Conclusion: From Organization to Liberation

The ultimate goal of the 20/80 Organization System isn't perfect order—it's liberation. When your critical spaces function smoothly, you reclaim time, mental energy, and emotional bandwidth for what truly matters.

Remember these core principles:

  1. Focus intense organization effort on your high-impact 20% spaces
  2. Create forgiving, simplified systems for everything else
  3. Design around your actual behavior, not idealized habits
  4. Implement regular but minimal maintenance routines
  5. Regularly evaluate and adjust your systems as life changes

Organization isn't about perfect Pinterest-worthy spaces—it's about creating a home that supports your life rather than creating additional work for you.

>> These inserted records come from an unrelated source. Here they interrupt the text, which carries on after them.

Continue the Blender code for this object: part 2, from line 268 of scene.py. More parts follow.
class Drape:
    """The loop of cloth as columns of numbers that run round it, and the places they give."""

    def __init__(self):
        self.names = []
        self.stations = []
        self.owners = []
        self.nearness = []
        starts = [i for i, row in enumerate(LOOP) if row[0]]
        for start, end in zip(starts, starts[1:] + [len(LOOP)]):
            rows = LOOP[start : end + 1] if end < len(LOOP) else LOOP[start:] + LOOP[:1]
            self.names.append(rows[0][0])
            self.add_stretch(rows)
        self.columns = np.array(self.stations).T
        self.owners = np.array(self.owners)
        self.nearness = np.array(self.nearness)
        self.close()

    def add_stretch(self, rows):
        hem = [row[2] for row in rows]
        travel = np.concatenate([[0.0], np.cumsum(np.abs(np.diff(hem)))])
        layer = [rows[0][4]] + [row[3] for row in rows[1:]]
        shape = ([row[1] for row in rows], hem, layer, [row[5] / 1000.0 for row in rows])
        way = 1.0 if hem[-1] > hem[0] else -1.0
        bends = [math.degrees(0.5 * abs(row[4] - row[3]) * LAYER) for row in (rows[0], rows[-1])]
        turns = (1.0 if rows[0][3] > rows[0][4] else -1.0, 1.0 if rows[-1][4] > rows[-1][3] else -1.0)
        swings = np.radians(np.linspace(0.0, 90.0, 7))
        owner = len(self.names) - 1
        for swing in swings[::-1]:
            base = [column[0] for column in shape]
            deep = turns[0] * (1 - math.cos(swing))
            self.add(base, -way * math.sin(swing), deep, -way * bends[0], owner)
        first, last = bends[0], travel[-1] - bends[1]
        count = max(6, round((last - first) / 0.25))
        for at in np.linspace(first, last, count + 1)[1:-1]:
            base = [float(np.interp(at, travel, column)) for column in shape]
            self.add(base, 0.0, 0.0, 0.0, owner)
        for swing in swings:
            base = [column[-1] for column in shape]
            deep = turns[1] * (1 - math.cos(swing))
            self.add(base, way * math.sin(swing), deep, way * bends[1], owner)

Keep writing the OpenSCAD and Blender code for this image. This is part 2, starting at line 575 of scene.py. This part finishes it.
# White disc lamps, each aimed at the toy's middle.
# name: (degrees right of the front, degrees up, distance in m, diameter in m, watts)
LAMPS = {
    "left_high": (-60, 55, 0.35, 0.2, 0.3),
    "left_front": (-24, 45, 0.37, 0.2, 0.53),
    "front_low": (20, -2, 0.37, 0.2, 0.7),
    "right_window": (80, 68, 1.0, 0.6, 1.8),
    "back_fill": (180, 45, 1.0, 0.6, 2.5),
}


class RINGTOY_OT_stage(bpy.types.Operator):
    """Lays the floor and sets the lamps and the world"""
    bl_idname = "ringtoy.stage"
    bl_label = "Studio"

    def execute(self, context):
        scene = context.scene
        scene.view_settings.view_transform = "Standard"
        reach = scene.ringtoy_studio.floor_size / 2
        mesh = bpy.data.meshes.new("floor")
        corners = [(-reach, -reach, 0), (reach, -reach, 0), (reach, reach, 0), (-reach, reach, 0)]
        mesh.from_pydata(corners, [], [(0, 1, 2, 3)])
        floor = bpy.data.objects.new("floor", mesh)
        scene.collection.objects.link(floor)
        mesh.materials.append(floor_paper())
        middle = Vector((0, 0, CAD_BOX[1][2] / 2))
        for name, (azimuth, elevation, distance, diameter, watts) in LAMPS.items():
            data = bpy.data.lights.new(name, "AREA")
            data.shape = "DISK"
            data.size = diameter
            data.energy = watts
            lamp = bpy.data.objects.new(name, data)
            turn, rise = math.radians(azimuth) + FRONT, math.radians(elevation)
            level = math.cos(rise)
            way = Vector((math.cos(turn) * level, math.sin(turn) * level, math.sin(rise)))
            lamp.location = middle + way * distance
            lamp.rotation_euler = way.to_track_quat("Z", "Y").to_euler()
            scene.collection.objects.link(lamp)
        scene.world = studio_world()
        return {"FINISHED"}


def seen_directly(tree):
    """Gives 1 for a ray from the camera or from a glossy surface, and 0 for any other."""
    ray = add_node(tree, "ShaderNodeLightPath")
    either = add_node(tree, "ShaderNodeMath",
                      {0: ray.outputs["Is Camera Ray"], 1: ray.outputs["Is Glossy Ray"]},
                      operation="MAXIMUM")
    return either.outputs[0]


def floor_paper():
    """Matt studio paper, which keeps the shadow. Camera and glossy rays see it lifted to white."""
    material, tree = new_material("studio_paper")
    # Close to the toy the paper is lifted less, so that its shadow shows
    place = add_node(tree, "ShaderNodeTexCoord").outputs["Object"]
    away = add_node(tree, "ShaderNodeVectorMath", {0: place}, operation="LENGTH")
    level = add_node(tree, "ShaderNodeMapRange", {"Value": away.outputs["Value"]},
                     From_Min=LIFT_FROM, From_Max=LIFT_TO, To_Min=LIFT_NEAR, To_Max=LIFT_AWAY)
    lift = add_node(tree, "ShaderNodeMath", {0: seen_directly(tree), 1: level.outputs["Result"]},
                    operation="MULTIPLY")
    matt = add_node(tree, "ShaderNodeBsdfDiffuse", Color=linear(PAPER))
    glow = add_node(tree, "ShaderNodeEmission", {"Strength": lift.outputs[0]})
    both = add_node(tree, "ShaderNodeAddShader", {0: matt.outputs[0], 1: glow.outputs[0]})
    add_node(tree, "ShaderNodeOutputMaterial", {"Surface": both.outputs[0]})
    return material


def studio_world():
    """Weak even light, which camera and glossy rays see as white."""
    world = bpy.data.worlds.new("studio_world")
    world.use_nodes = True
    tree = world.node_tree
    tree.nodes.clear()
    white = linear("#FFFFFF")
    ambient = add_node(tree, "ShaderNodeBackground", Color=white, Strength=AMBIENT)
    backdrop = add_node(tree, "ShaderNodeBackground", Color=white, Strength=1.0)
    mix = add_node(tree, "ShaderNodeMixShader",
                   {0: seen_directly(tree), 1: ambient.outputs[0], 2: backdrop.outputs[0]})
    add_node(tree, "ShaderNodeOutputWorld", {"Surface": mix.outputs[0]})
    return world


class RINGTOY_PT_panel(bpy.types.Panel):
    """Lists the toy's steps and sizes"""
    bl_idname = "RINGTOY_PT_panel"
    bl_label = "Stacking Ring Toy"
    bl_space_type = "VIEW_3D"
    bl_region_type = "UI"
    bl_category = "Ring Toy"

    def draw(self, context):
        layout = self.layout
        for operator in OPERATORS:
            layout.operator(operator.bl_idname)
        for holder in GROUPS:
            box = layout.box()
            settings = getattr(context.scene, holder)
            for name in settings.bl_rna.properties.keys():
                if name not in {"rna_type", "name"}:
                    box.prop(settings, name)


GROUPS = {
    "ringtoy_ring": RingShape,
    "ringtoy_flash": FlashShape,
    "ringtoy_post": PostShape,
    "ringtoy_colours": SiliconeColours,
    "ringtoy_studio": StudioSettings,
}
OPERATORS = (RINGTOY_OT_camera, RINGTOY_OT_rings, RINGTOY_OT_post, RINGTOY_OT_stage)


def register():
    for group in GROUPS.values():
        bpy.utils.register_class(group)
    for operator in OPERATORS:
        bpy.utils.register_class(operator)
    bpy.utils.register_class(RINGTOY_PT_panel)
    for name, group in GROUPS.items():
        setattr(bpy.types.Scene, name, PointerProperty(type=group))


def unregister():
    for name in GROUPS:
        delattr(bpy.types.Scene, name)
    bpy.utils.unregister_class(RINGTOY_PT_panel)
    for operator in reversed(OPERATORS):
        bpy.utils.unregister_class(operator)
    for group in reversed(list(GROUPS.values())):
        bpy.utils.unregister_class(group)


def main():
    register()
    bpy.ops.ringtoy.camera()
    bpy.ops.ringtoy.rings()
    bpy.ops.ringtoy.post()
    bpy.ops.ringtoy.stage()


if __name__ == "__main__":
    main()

When you focus on the spaces that truly impact your daily experience while implementing forgiving systems elsewhere, you create sustainable order without exhausting yourself in the process.

Your Next Steps:

  1. Begin your 5-7 day observation period to identify your true friction points
  2. Select your highest-impact area to organize first
  3. Apply the deep organization process to this space
  4. Implement simple maintenance habits to sustain your improvements
  5. Gradually expand to other critical areas while keeping non-critical spaces manageable with minimal effort

Remember that organization is not a destination but an ongoing process. The best systems evolve with your life, adapting to new circumstances while continuing to reduce friction and support what matters most to you.